Les définitions de la désobéissance civile et de l’action directe varient, mais elles partagent des éléments communs. La désobéissance civile peut inclure toute action menée en contravention avec une norme légale dans le but de dénoncer son caractère illégitime. L’action directe dénonce et vise à faire cesser une situation, une décision, une politique ou un projet par un moyen d’action qui s’avère illégal (par exemple, s’enchaîner à une structure, empêcher l’accès à un site, bloquer une route, installer un campement sur un terrain privé).
Face à plusieurs enjeux sociaux et politiques actuels tels que la crise climatique, les abus policiers ou les inégalités sociales, des manifestant-e-s choisissent de recourir à la désobéissance civile ou à l’action directe pour faire valoir leurs opinions politiques et tenter de changer l’ordre établi.
Généralement, les personnes qui ont recours à ces moyens d’action sont conscientes des risques de judiciarisation. Elles sont aussi prêtes à en assumer les conséquences, telles que la remise d’un constat d’infraction ou une accusation pour une infraction criminelle (par exemple pour complot, méfait, entrave au travail des policier-e-s ou introduction par effraction). L’arrestation, le débat judiciaire et l’espace médiatique peuvent alors être des tribunes pour faire valoir leurs points de vue.
Historiquement, de nombreuses lois liberticides ont été modifiées avec succès à la suite d’actions de désobéissance civile. Pensons aux mouvements contre la ségrégation raciale ou pour les droits des femmes. De nombreux projets destructeurs pour l’environnement ont aussi été stoppés par des campagnes de mobilisation qui incluaient bien souvent des actions directes.
La défense de nécessité
Pour se défendre devant les tribunaux, les activistes peuvent plaider l’inconstitutionnalité de la loi ou du règlement en vertu duquel ils et elles ont été arrêté-e-s. Mais il existe aussi un moyen de défense qu’il est possible d’utiliser autant pour contester un constat d’infraction que pour se défendre d’une accusation criminelle : la défense de nécessité (Lallier).
Il est alors admis que l’infraction a été commise, mais qu’il était nécessaire de la commettre face à un danger imminent. Afin de présenter une défense de nécessité avec succès devant un tribunal, trois éléments doivent être réunis (Latimer ; Primus ; Perka) :
- un danger imminent;
- l’absence d’autres solutions raisonnables et légales pour contrer ce danger;
- la proportionnalité entre le mal infligé et le mal évité – autrement dit, le mal infligé est moindre que le mal qui a été évité.
Les tribunaux canadiens se sont très rarement prononcés sur la défense de nécessité précisément pour des actions directes ou de désobéissance civile (Tremblay ; Environmental Law Center). En effet, ce sont pour des infractions liées à la conduite automobile que la défense de nécessité a été soulevée le plus souvent devant les tribunaux, par exemple pour une urgence médicale (Kelendji).
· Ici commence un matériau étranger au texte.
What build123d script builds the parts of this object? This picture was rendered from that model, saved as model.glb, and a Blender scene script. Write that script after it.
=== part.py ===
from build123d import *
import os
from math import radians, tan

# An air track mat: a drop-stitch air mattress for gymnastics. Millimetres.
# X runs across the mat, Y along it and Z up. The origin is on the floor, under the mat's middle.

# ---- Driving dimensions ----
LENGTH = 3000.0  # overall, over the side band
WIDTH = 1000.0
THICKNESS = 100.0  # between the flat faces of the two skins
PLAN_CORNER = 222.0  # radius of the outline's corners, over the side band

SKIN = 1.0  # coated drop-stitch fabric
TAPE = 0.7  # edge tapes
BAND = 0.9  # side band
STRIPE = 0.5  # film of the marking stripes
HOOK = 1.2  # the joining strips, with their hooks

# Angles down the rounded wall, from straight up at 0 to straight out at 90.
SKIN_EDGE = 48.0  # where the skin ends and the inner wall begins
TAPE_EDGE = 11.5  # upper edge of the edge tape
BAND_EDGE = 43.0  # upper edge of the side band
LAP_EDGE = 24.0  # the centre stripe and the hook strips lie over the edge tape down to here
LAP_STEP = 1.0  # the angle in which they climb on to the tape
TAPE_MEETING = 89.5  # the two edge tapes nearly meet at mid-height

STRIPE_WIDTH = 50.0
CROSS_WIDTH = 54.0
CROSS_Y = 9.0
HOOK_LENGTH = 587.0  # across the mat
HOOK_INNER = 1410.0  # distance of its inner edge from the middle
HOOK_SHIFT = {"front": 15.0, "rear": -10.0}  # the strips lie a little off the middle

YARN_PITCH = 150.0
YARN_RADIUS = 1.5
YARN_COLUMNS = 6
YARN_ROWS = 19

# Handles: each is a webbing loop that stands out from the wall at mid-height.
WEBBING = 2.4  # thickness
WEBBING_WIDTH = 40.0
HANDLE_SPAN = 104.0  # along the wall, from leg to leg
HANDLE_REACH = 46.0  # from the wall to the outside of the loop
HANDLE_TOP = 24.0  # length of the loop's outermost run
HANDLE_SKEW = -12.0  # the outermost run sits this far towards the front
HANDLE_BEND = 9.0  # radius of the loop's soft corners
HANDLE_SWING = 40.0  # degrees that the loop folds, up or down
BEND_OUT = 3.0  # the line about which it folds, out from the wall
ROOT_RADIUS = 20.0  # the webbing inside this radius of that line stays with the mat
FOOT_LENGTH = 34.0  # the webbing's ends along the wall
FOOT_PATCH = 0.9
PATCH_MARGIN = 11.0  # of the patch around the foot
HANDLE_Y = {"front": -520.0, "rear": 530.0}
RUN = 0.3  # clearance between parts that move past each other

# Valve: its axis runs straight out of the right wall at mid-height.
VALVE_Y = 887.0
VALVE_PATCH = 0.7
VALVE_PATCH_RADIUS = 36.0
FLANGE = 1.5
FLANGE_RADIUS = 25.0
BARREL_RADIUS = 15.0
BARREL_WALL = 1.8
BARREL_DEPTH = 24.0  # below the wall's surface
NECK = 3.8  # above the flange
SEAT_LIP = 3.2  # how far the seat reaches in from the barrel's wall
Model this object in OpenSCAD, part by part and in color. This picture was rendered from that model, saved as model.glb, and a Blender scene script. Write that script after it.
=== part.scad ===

La Cour du Québec a toutefois rejeté cette défense dans le cas d’un manifestant accusé d’entrave au travail des policier-e-s qui avait refusé de se disperser lors d’un blocage devant une usine de magnésium. L’accusé aurait été acquitté s’il avait uniquement commis un méfait en bloquant l’entrée de l’usine et ne s’était pas débattu lors de l’arrestation (entrave). Par contre, l’analyse est intéressante quant aux dangers suscités par la pollution causés par les organochlorés et quant au fardeau de la preuve d’un accusé qui invoque la défense de nécessité (Lanthier, para. 45 à 41).
La défense de nécessité a été plaidée avec succès en Grande-Bretagne pour acquitter des activistes dès 2008, puis plus récemment en 2019 (Kaminski). Aux États-Unis, la défense de nécessité a permis à des militant-e-s d’être acquitté-e-s d’accusations criminelles suite à des actions directes ou de désobéissance civile portant sur des enjeux variés : l’apartheid, la prolifération nucléaire, le SIDA, la pollution de l’air et plus récemment, les changements climatiques (Kormann). En 2019, la Cour d’appel de Washington a acquitté en appel une personne accusée de cambriolage pour avoir fermé une valve du pipeline Kinder Morgan accueillant la défense de nécessité face aux changements climatiques (Mayer ; Ward ; Environmental Law Center).